**GIVEN INSTRUCTION**
The listing below holds a line with "for name, points, radius" and a later line with "record = json.load(file)". Write out those two lines and every line between them, exactly, and nothing else.
START
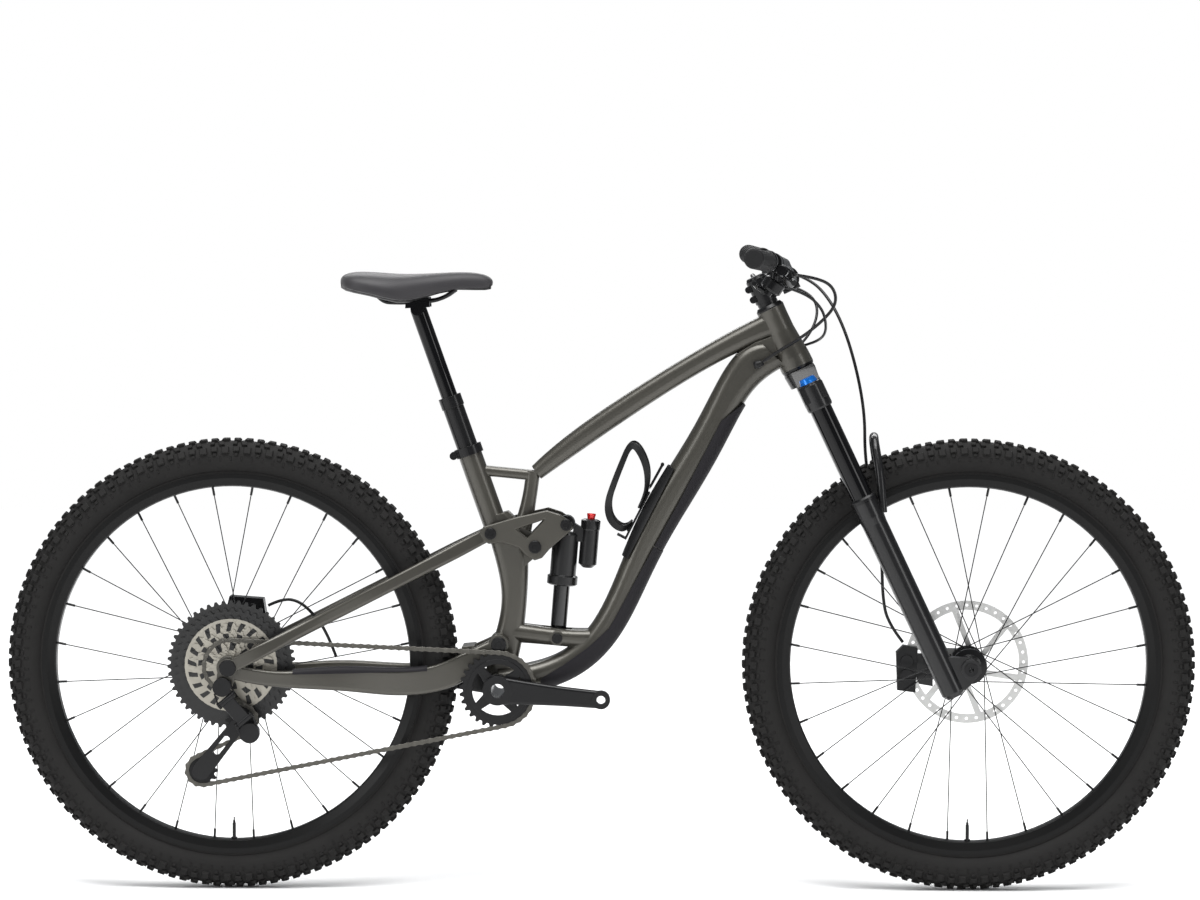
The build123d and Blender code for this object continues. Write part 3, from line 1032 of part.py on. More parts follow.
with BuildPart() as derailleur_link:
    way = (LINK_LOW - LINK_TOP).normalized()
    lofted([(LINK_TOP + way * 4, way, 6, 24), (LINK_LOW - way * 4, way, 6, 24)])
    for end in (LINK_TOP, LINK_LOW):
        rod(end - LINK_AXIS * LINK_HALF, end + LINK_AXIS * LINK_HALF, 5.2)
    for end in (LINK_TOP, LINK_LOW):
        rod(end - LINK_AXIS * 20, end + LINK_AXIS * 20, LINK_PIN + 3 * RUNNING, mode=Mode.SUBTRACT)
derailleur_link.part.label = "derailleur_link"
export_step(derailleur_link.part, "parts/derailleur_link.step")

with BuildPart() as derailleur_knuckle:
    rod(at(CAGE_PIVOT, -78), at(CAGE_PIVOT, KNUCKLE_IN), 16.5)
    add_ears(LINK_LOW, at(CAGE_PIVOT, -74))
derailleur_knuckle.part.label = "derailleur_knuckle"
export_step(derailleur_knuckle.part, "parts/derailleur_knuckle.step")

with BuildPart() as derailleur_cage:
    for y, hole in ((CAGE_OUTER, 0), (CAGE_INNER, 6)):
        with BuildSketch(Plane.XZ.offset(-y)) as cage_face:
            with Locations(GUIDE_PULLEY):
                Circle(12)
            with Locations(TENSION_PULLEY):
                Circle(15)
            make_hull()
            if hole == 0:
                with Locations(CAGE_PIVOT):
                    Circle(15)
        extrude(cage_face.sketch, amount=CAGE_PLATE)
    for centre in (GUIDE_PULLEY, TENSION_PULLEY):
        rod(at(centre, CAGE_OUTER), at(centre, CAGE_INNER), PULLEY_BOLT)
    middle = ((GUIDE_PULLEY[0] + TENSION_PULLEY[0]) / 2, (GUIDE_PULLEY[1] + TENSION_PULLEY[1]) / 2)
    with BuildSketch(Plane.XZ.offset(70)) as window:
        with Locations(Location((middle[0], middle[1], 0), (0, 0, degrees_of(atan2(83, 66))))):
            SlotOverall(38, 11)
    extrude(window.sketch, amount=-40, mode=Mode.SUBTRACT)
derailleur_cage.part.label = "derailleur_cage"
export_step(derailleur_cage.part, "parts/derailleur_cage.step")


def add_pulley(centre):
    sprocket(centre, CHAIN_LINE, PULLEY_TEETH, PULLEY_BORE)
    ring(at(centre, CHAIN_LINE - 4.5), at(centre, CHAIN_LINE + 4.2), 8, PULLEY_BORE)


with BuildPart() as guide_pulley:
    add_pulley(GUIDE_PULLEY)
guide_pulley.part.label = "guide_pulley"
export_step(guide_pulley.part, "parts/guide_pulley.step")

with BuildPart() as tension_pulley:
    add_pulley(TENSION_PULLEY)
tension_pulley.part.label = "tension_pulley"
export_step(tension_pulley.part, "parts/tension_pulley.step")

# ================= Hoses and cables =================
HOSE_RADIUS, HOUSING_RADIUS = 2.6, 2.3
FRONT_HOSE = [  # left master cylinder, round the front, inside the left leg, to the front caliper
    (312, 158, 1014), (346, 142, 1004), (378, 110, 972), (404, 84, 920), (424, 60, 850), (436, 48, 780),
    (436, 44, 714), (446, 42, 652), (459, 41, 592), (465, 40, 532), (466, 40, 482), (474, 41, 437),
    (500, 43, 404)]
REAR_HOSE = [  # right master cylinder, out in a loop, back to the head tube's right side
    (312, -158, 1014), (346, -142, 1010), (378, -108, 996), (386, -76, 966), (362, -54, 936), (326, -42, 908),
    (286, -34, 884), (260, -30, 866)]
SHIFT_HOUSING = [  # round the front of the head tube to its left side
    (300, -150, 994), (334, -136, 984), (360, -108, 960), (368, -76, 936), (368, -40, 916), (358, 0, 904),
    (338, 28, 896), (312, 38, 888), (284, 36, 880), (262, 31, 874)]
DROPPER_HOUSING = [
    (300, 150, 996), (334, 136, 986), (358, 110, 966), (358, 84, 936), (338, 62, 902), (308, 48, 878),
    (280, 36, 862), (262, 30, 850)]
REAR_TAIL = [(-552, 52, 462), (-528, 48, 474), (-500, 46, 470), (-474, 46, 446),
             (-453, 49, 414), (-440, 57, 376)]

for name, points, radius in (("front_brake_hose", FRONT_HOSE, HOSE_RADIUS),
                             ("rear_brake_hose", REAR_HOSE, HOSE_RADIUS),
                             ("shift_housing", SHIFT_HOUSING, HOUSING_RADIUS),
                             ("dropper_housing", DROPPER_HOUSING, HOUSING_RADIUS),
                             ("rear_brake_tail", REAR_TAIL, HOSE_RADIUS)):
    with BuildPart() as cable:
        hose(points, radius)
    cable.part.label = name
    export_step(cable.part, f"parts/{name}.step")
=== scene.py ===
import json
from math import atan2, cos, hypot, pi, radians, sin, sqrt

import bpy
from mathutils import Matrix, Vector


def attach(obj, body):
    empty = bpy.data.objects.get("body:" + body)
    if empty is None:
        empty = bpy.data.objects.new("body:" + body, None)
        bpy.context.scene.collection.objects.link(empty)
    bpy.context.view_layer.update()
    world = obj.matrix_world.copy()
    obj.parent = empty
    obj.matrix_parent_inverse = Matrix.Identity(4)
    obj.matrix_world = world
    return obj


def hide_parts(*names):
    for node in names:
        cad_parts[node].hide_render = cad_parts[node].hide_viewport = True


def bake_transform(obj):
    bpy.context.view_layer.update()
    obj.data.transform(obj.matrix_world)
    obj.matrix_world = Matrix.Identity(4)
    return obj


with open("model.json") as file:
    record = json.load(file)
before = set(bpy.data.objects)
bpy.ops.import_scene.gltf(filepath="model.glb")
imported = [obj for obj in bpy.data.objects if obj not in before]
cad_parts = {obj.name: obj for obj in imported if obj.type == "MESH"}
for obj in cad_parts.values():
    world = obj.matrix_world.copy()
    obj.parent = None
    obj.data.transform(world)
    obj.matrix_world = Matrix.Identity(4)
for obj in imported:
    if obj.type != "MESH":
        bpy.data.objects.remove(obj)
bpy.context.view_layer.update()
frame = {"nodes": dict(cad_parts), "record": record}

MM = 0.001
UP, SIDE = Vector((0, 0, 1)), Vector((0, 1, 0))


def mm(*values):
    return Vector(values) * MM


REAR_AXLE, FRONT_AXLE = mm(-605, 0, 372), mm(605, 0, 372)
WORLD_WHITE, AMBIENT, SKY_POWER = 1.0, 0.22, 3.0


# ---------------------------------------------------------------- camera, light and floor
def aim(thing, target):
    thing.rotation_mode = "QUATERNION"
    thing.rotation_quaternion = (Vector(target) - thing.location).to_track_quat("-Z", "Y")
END
START
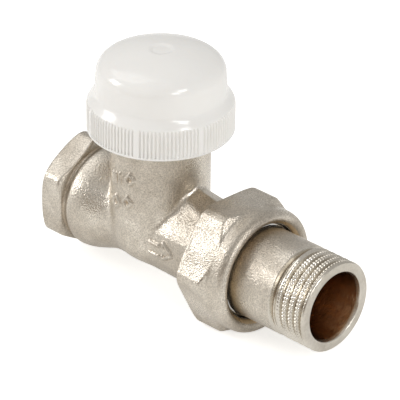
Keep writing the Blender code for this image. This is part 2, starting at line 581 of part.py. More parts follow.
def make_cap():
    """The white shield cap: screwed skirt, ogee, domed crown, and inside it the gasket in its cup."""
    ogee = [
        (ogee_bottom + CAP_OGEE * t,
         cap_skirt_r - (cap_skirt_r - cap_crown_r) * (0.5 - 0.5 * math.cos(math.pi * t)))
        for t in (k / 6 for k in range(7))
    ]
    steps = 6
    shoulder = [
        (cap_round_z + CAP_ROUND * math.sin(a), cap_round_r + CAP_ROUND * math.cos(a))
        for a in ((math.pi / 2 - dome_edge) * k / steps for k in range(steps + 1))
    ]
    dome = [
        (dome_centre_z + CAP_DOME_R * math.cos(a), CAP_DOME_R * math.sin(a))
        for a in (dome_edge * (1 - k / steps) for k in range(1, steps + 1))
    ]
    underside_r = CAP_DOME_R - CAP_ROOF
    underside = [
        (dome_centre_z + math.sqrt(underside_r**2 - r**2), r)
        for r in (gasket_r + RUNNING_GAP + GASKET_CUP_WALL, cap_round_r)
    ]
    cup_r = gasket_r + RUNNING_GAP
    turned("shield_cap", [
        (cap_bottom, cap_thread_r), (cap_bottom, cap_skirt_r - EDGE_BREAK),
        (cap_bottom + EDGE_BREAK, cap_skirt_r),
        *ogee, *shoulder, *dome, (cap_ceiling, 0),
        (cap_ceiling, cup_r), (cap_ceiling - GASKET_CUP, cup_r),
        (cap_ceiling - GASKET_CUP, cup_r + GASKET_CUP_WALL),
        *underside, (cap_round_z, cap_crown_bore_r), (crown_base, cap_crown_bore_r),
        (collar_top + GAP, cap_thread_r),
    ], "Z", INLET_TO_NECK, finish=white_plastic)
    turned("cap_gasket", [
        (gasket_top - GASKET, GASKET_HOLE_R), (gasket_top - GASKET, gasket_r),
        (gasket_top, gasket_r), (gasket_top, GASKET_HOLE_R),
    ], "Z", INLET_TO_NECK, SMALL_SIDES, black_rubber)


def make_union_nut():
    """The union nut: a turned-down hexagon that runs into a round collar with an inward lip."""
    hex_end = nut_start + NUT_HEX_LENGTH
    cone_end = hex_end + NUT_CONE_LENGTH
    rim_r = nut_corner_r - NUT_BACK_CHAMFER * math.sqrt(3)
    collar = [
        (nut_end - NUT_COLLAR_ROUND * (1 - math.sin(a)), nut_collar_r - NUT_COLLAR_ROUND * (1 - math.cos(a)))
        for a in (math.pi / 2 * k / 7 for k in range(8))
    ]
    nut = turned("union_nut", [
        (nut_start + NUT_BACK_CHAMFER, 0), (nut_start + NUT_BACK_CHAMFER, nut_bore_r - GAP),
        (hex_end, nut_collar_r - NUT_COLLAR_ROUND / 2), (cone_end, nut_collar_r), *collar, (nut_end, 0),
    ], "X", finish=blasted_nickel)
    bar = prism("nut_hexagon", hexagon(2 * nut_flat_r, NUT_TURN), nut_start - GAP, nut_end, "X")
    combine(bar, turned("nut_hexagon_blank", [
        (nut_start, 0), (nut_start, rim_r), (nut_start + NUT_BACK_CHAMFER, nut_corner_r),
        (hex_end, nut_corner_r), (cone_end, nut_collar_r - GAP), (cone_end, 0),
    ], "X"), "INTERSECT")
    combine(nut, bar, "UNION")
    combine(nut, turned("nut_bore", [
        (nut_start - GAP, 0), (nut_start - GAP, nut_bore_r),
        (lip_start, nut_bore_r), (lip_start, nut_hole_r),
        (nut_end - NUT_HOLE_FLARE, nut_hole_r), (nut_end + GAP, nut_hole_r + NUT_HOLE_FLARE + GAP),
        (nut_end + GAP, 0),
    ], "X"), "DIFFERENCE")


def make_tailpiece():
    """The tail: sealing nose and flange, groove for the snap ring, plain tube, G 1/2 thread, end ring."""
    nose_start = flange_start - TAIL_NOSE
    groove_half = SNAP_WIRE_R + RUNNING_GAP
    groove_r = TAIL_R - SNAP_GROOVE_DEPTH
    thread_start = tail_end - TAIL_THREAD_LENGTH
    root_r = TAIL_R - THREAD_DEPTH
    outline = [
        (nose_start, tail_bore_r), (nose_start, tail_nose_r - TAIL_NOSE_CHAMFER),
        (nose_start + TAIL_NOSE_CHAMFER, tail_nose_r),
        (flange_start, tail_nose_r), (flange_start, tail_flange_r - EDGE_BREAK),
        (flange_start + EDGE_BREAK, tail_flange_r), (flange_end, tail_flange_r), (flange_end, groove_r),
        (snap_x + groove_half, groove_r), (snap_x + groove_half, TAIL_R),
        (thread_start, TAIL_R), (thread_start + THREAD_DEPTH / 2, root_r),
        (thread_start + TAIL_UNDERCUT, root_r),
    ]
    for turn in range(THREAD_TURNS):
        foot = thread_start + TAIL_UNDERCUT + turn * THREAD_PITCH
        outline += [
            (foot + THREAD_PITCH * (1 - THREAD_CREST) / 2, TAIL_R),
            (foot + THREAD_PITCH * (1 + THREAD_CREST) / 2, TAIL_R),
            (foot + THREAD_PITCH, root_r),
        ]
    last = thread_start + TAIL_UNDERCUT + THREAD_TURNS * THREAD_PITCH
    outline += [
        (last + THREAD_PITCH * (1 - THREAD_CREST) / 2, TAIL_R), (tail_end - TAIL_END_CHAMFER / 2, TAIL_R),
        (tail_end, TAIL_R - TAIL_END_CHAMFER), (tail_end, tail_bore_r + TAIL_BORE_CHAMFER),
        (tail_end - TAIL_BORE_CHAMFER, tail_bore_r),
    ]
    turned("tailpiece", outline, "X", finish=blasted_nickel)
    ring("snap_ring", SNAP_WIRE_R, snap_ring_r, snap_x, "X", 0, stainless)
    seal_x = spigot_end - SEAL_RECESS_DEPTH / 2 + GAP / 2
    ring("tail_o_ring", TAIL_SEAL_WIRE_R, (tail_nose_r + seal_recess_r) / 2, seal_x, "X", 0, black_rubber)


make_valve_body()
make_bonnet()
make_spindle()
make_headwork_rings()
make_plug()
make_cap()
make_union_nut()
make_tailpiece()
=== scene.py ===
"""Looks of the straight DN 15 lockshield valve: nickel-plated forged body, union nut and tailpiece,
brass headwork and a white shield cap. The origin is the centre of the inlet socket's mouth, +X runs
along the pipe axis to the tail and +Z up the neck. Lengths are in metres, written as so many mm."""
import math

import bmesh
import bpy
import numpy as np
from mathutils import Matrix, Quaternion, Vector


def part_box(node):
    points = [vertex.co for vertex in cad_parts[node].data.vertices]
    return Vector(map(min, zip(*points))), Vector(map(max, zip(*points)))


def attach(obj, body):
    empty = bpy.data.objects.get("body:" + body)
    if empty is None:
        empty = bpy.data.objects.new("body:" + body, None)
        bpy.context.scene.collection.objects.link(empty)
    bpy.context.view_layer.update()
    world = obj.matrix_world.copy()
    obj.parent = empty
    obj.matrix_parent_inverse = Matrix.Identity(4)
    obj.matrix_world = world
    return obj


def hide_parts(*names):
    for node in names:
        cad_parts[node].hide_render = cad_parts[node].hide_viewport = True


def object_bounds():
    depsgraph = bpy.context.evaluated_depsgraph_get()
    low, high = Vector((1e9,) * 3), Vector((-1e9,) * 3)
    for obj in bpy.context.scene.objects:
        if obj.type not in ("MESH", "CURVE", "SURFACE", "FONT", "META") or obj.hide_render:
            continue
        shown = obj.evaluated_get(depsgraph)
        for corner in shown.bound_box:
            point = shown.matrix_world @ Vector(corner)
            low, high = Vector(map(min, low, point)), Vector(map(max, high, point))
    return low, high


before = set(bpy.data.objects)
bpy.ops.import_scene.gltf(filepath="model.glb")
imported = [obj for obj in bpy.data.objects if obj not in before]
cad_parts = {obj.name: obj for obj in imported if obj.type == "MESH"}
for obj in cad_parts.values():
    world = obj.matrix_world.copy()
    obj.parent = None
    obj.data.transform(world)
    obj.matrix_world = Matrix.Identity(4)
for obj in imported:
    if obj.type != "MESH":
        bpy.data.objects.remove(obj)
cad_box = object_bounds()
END
START
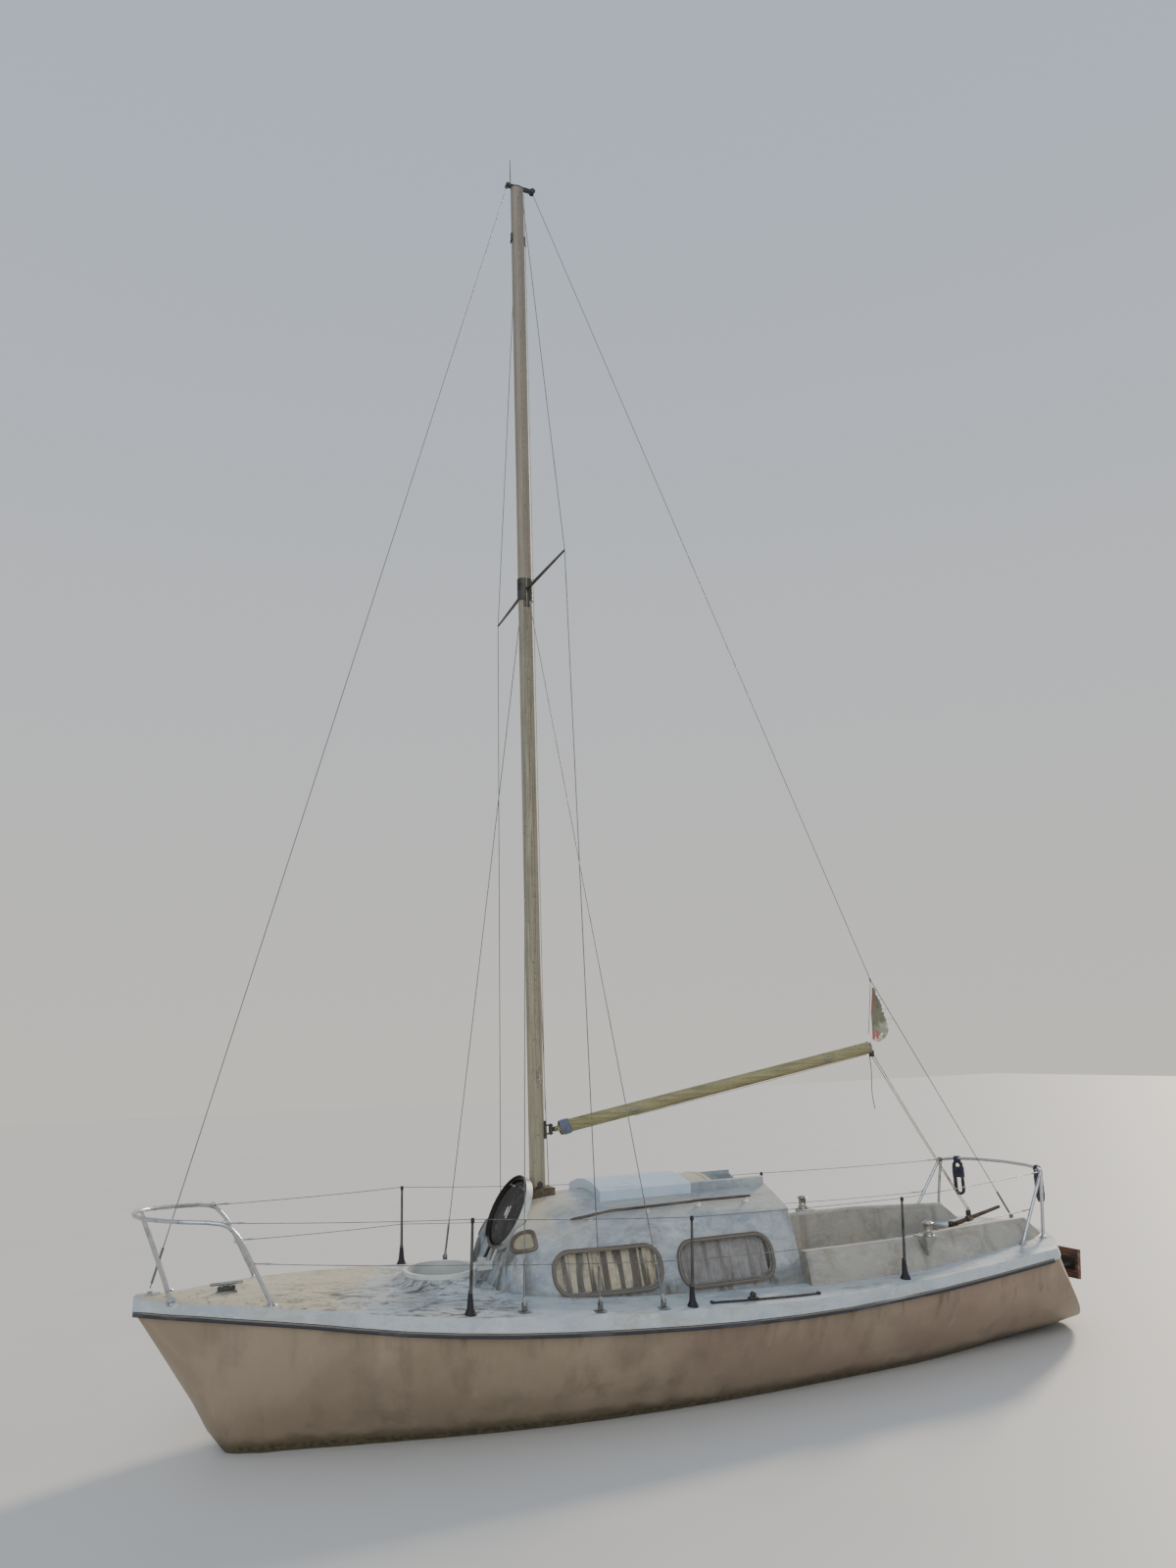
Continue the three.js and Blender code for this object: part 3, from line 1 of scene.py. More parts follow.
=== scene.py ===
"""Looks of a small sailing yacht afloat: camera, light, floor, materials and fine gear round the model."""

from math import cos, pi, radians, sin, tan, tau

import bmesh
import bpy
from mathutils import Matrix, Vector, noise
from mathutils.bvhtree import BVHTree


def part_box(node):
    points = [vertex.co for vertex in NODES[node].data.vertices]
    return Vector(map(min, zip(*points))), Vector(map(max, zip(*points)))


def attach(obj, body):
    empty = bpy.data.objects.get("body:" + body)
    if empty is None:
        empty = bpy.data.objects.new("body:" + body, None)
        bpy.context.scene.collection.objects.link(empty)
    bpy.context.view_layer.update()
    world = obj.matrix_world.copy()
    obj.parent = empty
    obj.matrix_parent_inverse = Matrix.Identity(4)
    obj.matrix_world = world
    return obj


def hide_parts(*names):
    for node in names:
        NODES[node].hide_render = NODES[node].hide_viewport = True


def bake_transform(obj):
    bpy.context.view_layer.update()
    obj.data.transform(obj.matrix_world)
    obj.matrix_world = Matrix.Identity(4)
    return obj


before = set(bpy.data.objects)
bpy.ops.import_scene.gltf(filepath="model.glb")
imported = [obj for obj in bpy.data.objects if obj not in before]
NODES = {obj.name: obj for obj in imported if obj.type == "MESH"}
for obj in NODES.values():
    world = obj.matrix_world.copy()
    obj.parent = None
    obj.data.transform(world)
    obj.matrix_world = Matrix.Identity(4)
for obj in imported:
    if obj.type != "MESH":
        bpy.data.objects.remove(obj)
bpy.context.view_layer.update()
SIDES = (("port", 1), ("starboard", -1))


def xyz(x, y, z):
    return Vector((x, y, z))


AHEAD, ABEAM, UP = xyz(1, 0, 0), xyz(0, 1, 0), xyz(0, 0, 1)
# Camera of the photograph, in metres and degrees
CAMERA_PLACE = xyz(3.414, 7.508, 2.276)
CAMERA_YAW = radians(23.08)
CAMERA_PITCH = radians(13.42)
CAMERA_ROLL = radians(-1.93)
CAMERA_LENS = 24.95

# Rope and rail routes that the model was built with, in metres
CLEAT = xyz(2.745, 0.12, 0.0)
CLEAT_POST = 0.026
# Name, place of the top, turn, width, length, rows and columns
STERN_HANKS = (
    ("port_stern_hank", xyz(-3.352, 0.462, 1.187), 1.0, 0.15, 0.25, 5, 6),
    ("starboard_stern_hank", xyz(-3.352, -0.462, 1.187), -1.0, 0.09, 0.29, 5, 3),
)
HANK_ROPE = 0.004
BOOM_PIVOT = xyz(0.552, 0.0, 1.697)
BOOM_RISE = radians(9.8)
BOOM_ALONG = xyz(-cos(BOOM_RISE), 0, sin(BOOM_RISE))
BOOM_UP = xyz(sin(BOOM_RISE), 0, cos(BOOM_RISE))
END
**FINAL ANSWER**
for name, points, radius in (("front_brake_hose", FRONT_HOSE, HOSE_RADIUS),
                             ("rear_brake_hose", REAR_HOSE, HOSE_RADIUS),
                             ("shift_housing", SHIFT_HOUSING, HOUSING_RADIUS),
                             ("dropper_housing", DROPPER_HOUSING, HOUSING_RADIUS),
                             ("rear_brake_tail", REAR_TAIL, HOSE_RADIUS)):
    with BuildPart() as cable:
        hose(points, radius)
    cable.part.label = name
    export_step(cable.part, f"parts/{name}.step")
=== scene.py ===
import json
from math import atan2, cos, hypot, pi, radians, sin, sqrt

import bpy
from mathutils import Matrix, Vector


def attach(obj, body):
    empty = bpy.data.objects.get("body:" + body)
    if empty is None:
        empty = bpy.data.objects.new("body:" + body, None)
        bpy.context.scene.collection.objects.link(empty)
    bpy.context.view_layer.update()
    world = obj.matrix_world.copy()
    obj.parent = empty
    obj.matrix_parent_inverse = Matrix.Identity(4)
    obj.matrix_world = world
    return obj


def hide_parts(*names):
    for node in names:
        cad_parts[node].hide_render = cad_parts[node].hide_viewport = True


def bake_transform(obj):
    bpy.context.view_layer.update()
    obj.data.transform(obj.matrix_world)
    obj.matrix_world = Matrix.Identity(4)
    return obj


with open("model.json") as file:
    record = json.load(file)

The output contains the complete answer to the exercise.